» Data lines
————
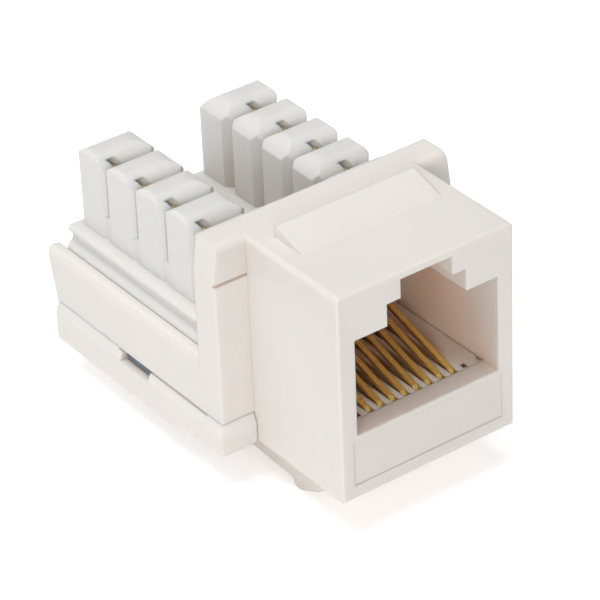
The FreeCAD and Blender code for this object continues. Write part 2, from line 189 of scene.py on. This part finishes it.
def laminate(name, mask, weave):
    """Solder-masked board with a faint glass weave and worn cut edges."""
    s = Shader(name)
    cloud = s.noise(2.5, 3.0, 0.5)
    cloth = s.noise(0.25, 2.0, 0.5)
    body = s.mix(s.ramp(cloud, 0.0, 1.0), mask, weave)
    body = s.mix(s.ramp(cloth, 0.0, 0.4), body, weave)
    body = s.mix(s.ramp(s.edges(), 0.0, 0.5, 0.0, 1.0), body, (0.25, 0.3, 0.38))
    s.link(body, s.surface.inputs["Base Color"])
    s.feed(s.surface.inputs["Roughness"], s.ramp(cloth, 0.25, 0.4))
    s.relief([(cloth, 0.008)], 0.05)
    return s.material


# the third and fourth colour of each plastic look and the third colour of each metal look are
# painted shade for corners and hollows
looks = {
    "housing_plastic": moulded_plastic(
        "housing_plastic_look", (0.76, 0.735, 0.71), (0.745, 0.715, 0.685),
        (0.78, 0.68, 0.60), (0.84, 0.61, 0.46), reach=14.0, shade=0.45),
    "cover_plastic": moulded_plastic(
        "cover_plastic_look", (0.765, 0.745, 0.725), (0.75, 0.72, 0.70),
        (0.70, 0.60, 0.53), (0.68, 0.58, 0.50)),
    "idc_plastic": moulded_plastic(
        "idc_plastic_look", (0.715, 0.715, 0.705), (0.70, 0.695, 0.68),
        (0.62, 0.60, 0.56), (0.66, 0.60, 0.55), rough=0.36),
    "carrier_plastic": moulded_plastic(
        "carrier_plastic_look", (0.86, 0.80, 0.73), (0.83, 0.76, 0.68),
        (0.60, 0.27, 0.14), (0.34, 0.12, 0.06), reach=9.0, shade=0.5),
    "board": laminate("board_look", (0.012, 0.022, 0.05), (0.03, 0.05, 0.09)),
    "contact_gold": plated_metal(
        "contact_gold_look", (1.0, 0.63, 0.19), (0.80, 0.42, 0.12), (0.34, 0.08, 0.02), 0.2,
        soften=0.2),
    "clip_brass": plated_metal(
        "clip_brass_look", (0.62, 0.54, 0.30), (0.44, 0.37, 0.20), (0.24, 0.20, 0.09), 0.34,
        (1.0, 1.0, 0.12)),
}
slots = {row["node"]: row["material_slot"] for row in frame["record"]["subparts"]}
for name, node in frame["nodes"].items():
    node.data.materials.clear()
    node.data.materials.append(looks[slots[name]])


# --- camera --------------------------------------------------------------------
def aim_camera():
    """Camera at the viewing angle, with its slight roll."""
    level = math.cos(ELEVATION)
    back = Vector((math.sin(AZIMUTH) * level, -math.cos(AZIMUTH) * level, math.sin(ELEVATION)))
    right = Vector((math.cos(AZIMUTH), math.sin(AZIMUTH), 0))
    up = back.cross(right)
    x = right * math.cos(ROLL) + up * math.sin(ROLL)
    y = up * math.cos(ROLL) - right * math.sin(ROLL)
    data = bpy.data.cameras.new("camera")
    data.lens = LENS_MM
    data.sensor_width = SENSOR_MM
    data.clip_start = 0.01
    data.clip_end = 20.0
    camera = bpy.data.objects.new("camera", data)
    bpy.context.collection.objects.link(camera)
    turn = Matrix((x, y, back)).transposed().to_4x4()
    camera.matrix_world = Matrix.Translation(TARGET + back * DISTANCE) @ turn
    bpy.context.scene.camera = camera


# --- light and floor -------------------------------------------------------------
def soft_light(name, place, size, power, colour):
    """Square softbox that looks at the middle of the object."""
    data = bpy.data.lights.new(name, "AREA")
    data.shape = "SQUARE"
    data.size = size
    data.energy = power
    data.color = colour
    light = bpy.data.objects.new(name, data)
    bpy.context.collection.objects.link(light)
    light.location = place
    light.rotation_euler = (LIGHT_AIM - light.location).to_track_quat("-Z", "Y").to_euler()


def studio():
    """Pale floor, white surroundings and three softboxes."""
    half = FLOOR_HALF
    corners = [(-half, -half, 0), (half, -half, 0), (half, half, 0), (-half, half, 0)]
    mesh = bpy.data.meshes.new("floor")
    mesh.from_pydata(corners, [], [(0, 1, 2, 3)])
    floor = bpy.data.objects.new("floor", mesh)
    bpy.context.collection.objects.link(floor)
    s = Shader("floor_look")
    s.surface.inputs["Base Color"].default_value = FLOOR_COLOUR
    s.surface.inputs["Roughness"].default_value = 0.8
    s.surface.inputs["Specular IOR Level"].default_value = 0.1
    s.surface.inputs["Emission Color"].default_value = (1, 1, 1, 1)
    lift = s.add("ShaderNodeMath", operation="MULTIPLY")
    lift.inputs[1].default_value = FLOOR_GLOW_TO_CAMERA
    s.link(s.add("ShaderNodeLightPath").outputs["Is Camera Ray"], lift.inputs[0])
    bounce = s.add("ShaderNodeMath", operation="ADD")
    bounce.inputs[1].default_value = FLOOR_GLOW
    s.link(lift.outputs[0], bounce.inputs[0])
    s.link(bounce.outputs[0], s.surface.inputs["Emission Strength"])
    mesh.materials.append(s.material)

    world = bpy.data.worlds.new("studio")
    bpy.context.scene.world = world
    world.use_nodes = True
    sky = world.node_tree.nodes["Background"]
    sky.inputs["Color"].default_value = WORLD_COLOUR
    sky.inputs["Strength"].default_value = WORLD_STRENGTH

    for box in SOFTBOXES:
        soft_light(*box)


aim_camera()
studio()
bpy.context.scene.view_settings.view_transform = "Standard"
————
Find the word "scene" in the data and copy out each line where it turns up.

» The response
The FreeCAD and Blender code for this object continues. Write part 2, from line 189 of scene.py on. This part finishes it.
    bpy.context.scene.camera = camera
    bpy.context.scene.world = world
bpy.context.scene.view_settings.view_transform = "Standard"